Language isn’t culturally agnostic. If classes where taught in Malagasy being well read would refer to a different set of books.
> Then make it random, if that's the goal
That’s not the goal, the point is any system that can be gamed will be gamed. You can’t game random, but you can easily have someone else write a kids collage admission essay which becomes more likely the more you weight it and the higher bar you set.
> we'd figure out a way to test it.
In many ways that’s why the SAT is preferred over the ACT. Having a large vocabulary, being able to express yourself, being able to think logically are all reasonable proxies. It also explains why the math section excludes calculus questions as transcripts already show if someone took calculus so they can focus on something else.
The “supposed benefits” of well-roundedness? As GP said, they don’t doubt it is used for discriminatory reasons as well, but are you implying there aren’t benefits to being well-rounded and it is a made up characteristic?
Yes, in my experience "well-rounded" is 100% a made up characteristic that generally means "person like the person doing the assessing". Another reply mentions "interesting conversationalist", which mostly selects for someone having the same cultural background, and is the opposite of "diversity" or whatever this week's excuse for doing this stuff is.

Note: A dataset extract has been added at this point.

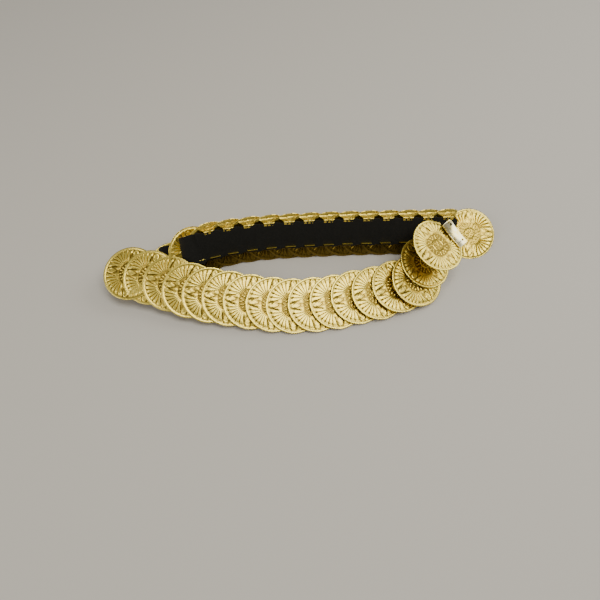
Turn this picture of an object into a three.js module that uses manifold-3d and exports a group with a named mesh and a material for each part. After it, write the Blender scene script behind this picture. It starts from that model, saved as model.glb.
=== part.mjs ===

You are making a lot of assumptions here. People don’t find others interesting conversationalists if they have the same background. Maybe if all you focus on is skin color, you may be right, but does somebody in Ukraine have the same background as somebody who grew up in South Florida? Does somebody who grew up in the San Francisco have the same background as somebody who grew up in Marin?
If all you look at is race, you might say yes, but these are very different life experiences. Also, there is such a thing as somebody being so different that it’s not possible for others to relate to them. Likability is not unimportant when it comes to working in a team.
Laptop professionals are remarkably similar wherever in the world you find them these days. London, New York City, San Francisco, Tokyo, Paris, etc. have all been converging on a similar set of tastes, fashions, beliefs, and consuming habits. So it's possible to have great geographic diversity, without introducing much diversity in terms of culture, class, political and religious beliefs, etc.
And conversely great diversity without geographic diversity or racial diversity. Diversity is oversimplified and measured incorrectly from the DEI perspective.
This is quite similar to the strongest argument for legacy admissions, even if the sons and daughters of the wealthy and powerful don't have the best test scores they contribute significantly to the value of going to that institution for other students by virtue of offering them access to those who are going to inherit wealth and power.